Likewise, the problem is not that Paul Lundeen cannot seem to recall all of his various income streams in any given year, but that the opacity of his business interests and the gaps in his disclosures render any potential conflicts of interest impossible to police.
The bigger problem, though, is what could have followed. The Colorado Times Recorder’s investigation has not uncovered evidence of bribery and self-dealing – there is not enough information available to the public to ever really do so – but it has uncovered that a bad actor could easily engage in those acts with little fear of being detected. There is no evidence or allegation that Sonnenberg, by way of example, ever used his position as the chairman of the Senate Agriculture Committee to reap undue profits for his agriculture businesses. Rather, there is the disquieting realization that there are no guardrails in place which could have stopped him if he had chosen to do so.
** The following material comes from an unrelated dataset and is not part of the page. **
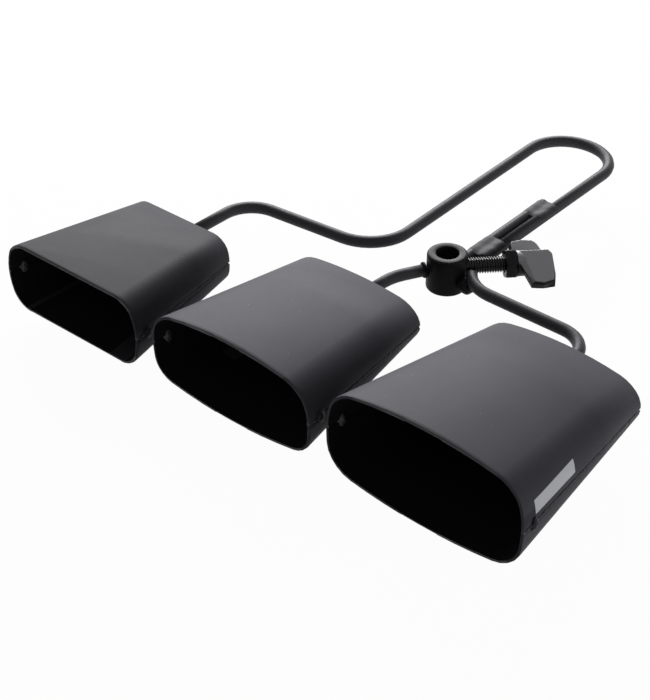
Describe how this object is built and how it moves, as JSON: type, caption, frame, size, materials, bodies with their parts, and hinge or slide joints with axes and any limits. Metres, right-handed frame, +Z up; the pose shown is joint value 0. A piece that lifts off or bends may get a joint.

Unless these personal financial disclosures are required to be audited and enforced by an independent government body, lawmakers will not be properly incentivized to live up to their duty of transparency to the public–and corruption only grows and festers in the absence of transparency.
Unless transparency is prioritized, the rest of the state’s defenses against public corruption are meaningless. You cannot police what you cannot see.
In the next installment of Capitol Gains, we will conclude our look at the financial disclosures filed by members of the state Senate by examining a slew of moderate violations and naming several additional violators – both Republicans and Democrats – and will propose commonsense changes to improve Colorado’s systems for ethics and transparency in government.
Clarification, 6/7: This article initially stated that Sonnenberg’s time in the legislature was over. While the senator’s final regular legislative session has concluded, his term as a state senator does not end until January 2023 when his successor will be sworn in.